§ 9-13-54.When growing crop levied on and sold
Chapter 13. Executions and Judicial Sales · Article 3. Property Against Which Execution Levied · Last amended 1933 · Last verified July 17, 2026
Full Text of § 9-13-54
Plain-English Summary
A crop still in the field is worth far less than the same crop once it ripens. This section keeps a levying officer from cutting that value short by seizing and selling growing crops before they are ready. The list runs through the staples of Georgia farming at the time the statute was written — corn, wheat, oats, rye, rice, cotton, potatoes — and reaches beyond that list to any other crop usually raised or cultivated by planters or farmers. Whatever the crop, the officer has to wait until it has matured and is fit to be gathered before levying on it or selling it.
Two situations let the officer move sooner. If the defendant absconds or removes himself from the county or the state, the reason for waiting evaporates — there is no farmer left tending the crop toward maturity, and the officer may levy on and sell it regardless of how far along it has grown. The second exception is different in kind rather than urgency: a growing crop may always be sold together with the land it grows on, since selling the land carries the crop with it as part of the same transaction.
The rule protects both the debtor and, indirectly, the eventual buyer. Forcing a sale of unripe crops would waste value that maturity would otherwise add, hurting the debtor's chance of satisfying more of the judgment from the proceeds and giving a buyer little more than a promise that the crop might someday be worth something.
Frequently Asked Questions
Can a sheriff seize a farmer's crop before it is ready to harvest?
Generally no. O.C.G.A. § 9-13-54 bars levying on or selling a growing crop until it has matured and is fit to be gathered, subject to two exceptions.
What crops does this protection cover?
The statute names corn, wheat, oats, rye, rice, cotton, and potatoes, and extends to any other crop usually raised or cultivated by planters or farmers.
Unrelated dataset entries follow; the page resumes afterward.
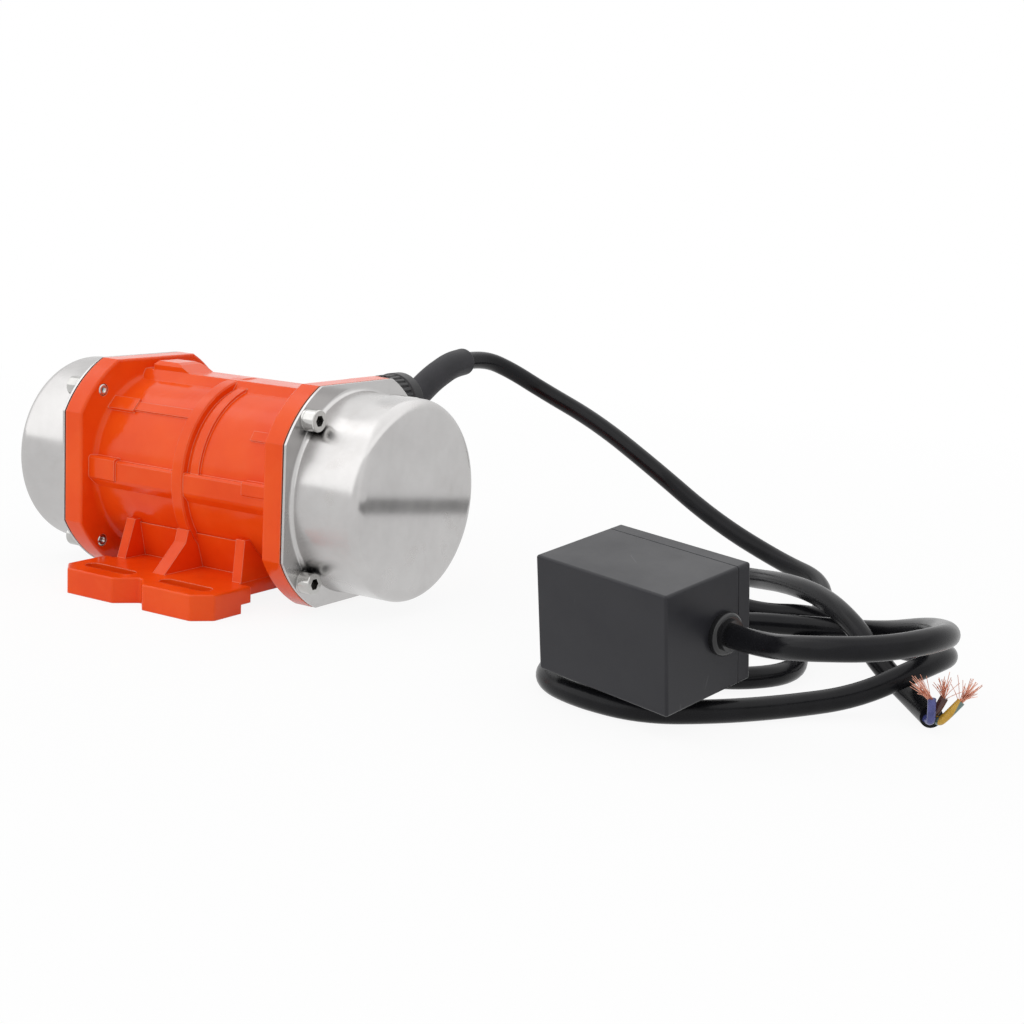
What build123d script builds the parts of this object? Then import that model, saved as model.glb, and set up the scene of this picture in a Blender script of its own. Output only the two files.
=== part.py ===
from build123d import *
import os
from math import cos, hypot, radians, sin, tan

# Vibration motor: a cast housing on slotted feet with an unbalanced rotor, drawn steel end covers,
# and a flying lead that runs through a separate capacitor box.
# Millimetres. X runs along the shaft, -Y is the front, +Z is up, z = 0 is under the feet.
os.makedirs("parts", exist_ok=True)

# Housing casting
SHAFT_HEIGHT = 45.0
HOUSING_LENGTH = 112.6
FLANGE_MARGIN = 11.8
FLANGE_TRIM_MARGIN = 4.4
FLANGE_THICKNESS = 9.0
FLANGE_EDGE_R = 1.0
BODY_R = 36.0
BODY_WALL = 3.0
BODY_TO_FLANGE_R = 2.5
BAND_HEIGHT = 3.0
BAND_WIDTH = 6.0
BEAD_HEIGHT = 1.2
BEAD_WIDTH = 4.0
BEAD_GAP = 2.6
SIDE_RIB_WIDTH = 8.6
SIDE_RIB_HEIGHT = 2.2
SIDE_RIB_FOOT = 8.7
SIDE_RIB_DRAFT = 0.8
SIDE_PAD_HEIGHT = 0.9
SIDE_PAD_LENGTH = 14.0
TOP_RIB_FOOT = 21.0
TOP_RIB_CREST = 14.0
TOP_RIB_HEIGHT = 2.6
TOP_BOSS_START = 4.5
TOP_BOSS_LENGTH = 13.0
TOP_BOSS_SLOPE = 7.0
TOP_BOSS_WIDTH = 14.0
TOP_BOSS_HEIGHT = 6.2
UPPER_RIB_ANGLE = 44.5
UPPER_RIB_WIDTH = 4.2
UPPER_RIB_HEIGHT = 0.9
UPPER_PAD_HEIGHT = 0.6
STUB_RIB_ANGLE = 36.0
STUB_RIB_LENGTH = 17.0

# Feet and the cast pedestal above them
FOOT_DEPTH = 130.0
FOOT_LENGTH = 77.0
FOOT_THICKNESS = 10.0
FOOT_CHAMFER = 6.5
FOOT_NOTCH = 7.8
FOOT_PAD_DEPTH = 21.6
FOOT_LEDGE_DEPTH = 27.0
FOOT_LEDGE_RELIEF = 3.5
WEB_THICKNESS = 5.5
WEB_LENGTH = 66.0
SLOT_LENGTH = 25.0
SLOT_WIDTH = 6.6
SLOT_PITCH_X = 39.6
SLOT_PITCH_Y = 108.0
SADDLE_TOP_Y = 30.3
SADDLE_TOP_Z = -20.6
SADDLE_BOTTOM_Y = 25.5
SADDLE_WALL = 4.0
GUSSET_THICKNESS = 4.5
GUSSET_X = 30.7
GUSSET_LEAN = 1.8
GUSSET_TOP_Y = 33.5
GUSSET_TOP_Z = -19.0
GUSSET_BOTTOM_Y = 37.5
CENTRE_GUSSET_STEP = 1.0
CENTRE_GUSSET_FLARE = 1.5
CENTRE_GUSSET_SHOULDER = 11.0
CENTRE_GUSSET_Y = 49.0

# Cable entry on the rear of the housing
GLAND_X = 33.0
GLAND_Z = 28.0
GLAND_BOSS_R = 12.0
GLAND_BOSS_Y = 46.0
GLAND_BOSS_ROOT_R = 5.0
GLAND_BOSS_ROOT_Y = 14.0
GLAND_BOSS_SHOULDER_Y = 30.0
GLAND_THREAD_R = 8.0
GLAND_COLLAR = 4.0
GLAND_COLLAR_R = 11.5
GLAND_NUT_R = 12.5
GLAND_NUT_LENGTH = 14.0
GLAND_GRIP_R = 12.1
GLAND_GRIP_LENGTH = 7.0
GLAND_RIM = 0.8
GLAND_NUT_MOUTH_R = 7.6
GLAND_TEETH = 30
GLAND_TOOTH = 1.1
SEAL_THICKNESS = 2.0
SLEEVE_R = 6.0

# Stator and rotor
CORE_LENGTH = 44.0
CORE_SLOTS = 12
SLOT_DEPTH = 8.0
SLOT_MOUTH = 4.6
AIR_GAP = 0.3
ROTOR_R = 17.2
WINDING_OVERHANG = 13.0
ROTOR_BARS = 14
ROTOR_BAR_R = 1.3
END_RING_THICKNESS = 4.0
END_RING_WALL = 5.2

# Shaft, bearings and end shields
SHAFT_CORE_R = 9.0
BEARING_BORE = 15.0
BEARING_OD = 35.0
BEARING_WIDTH = 11.0
BEARING_X = 44.0
BALL_R = 2.95
BALL_COUNT = 8
RACE_WALL = 3.3
SHIELD_R = 38.0
SHIELD_RIM = 4.0
SHIELD_HUB_WALL = 4.5
SHIELD_LIP = 2.0
RING_THICKNESS = 1.5
RING_GROOVE = 1.4

# Eccentric weights
WEIGHT_SEAT_R = 6.0
WEIGHT_R = 34.0
WEIGHT_ANGLE = 160.0
WEIGHT_THICKNESS = 9.0
WEIGHT_HUB_R = 12.5
WEIGHT_X = 59.0
WEIGHT_SPACER = 1.0
CLAMP_SLIT = 1.6
CLAMP_LUG_WIDTH = 17.0
CLAMP_SCREW_R = 2.0
CLAMP_HEAD_R = 3.5
CLAMP_HEAD = 4.0
KEY_SIZE = 4.0
SHAFT_TAIL = 3.0

# Drawn steel covers and their gaskets
GASKET_THICKNESS = 0.7
GASKET_INSET = 0.4
COVER_SHEET = 1.0
CUP_R = 39.5
CUP_DEPTH = 31.1
CUP_NOSE_R = 5.0
CUP_ROOT_R = 1.8
SCREW_TO_CUP = 0.37
SCREW_R = 2.5
SCREW_HEAD_R = 4.25
SCREW_HEAD = 5.0
SCREW_SOCKET = 4.0
SCREW_LENGTH = 12.0
SCREW_POINT = 0.5
WASHER_THICKNESS = 1.1
WASHER_R = 4.3

# Capacitor box, tilted where it lies on the cable
BOX_WIDTH = 56.0
BOX_DEPTH = 40.0
BOX_HEIGHT = 40.0
BOX_WALL = 2.5
BOX_EDGE_R = 1.0
BOX_SEAM_BEVEL = 0.25
LID_DEPTH = 6.0
BOX_CORNER = (235.9, -74.3, 7.9)
BOX_YAW = -14.5
BOX_TILT = 9.5
GROMMET_Y = 26.6
GROMMET_R = 7.2
GROMMET_NECK_R = 5.6
GROMMET_NOSE = 4.0
GROMMET_NOSE_R = 5.2
GROMMET_LIP = 2.6
POST_R = 3.2
BOX_SCREW_R = 1.5

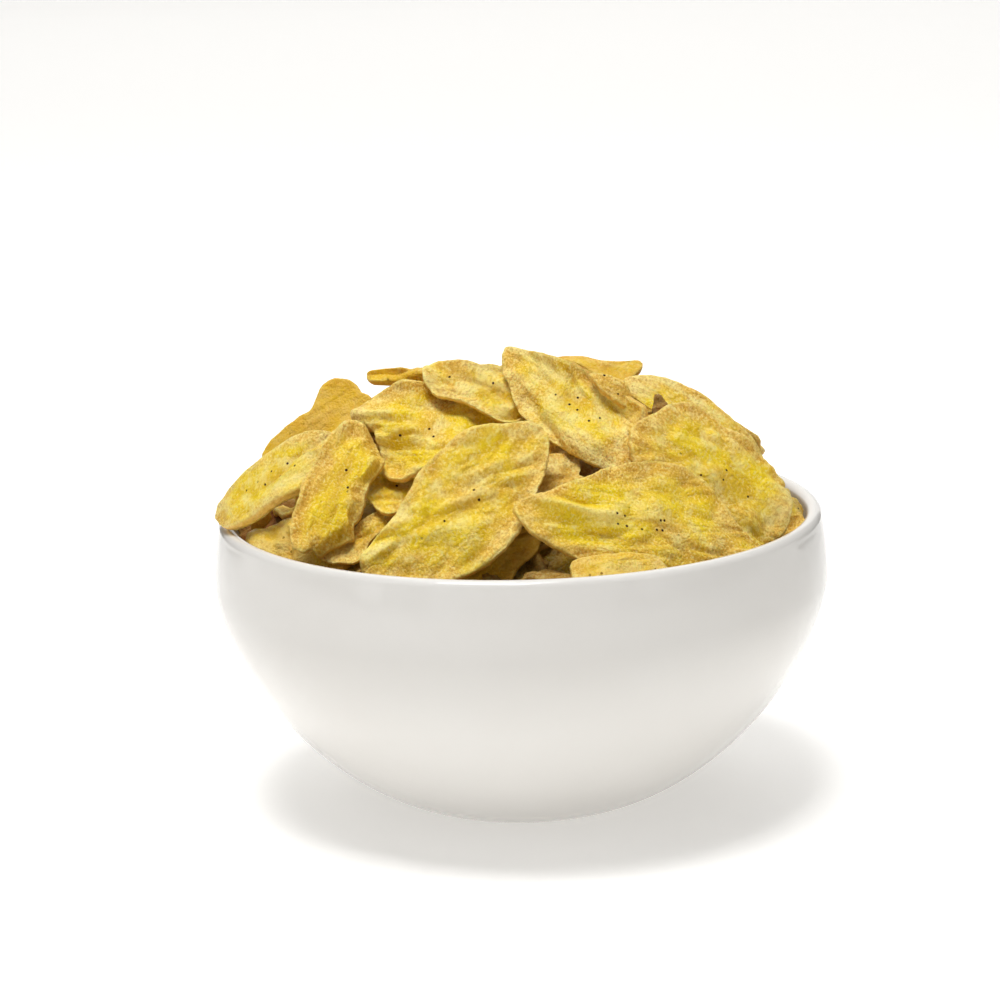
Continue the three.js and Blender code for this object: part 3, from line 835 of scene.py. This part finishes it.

What if the defendant leaves the county or state before the crop matures?
Then the officer may levy on and sell the growing crop regardless of maturity, since the statute lifts the waiting requirement when the defendant absconds or removes himself from the county or state.
Can growing crops ever be sold without waiting, even if the defendant stays put?
Yes, when the crop is sold together with the land it grows on — that kind of combined sale is not subject to the maturity requirement.
Why does the law make an officer wait for the crop to mature?
An unripe crop is worth far less than a mature one, so forcing an early sale would waste value that could otherwise go toward satisfying the judgment.
Amendment History
Laws 1836, Cobb’s 1851 Digest, p. 514; Code 1863, § 3571; Code 1868, § 3594; Code 1873, § 3642; Code 1882, § 3642; Civil Code 1895, § 5425; Civil Code 1910, § 6030; Code 1933, § 39-119.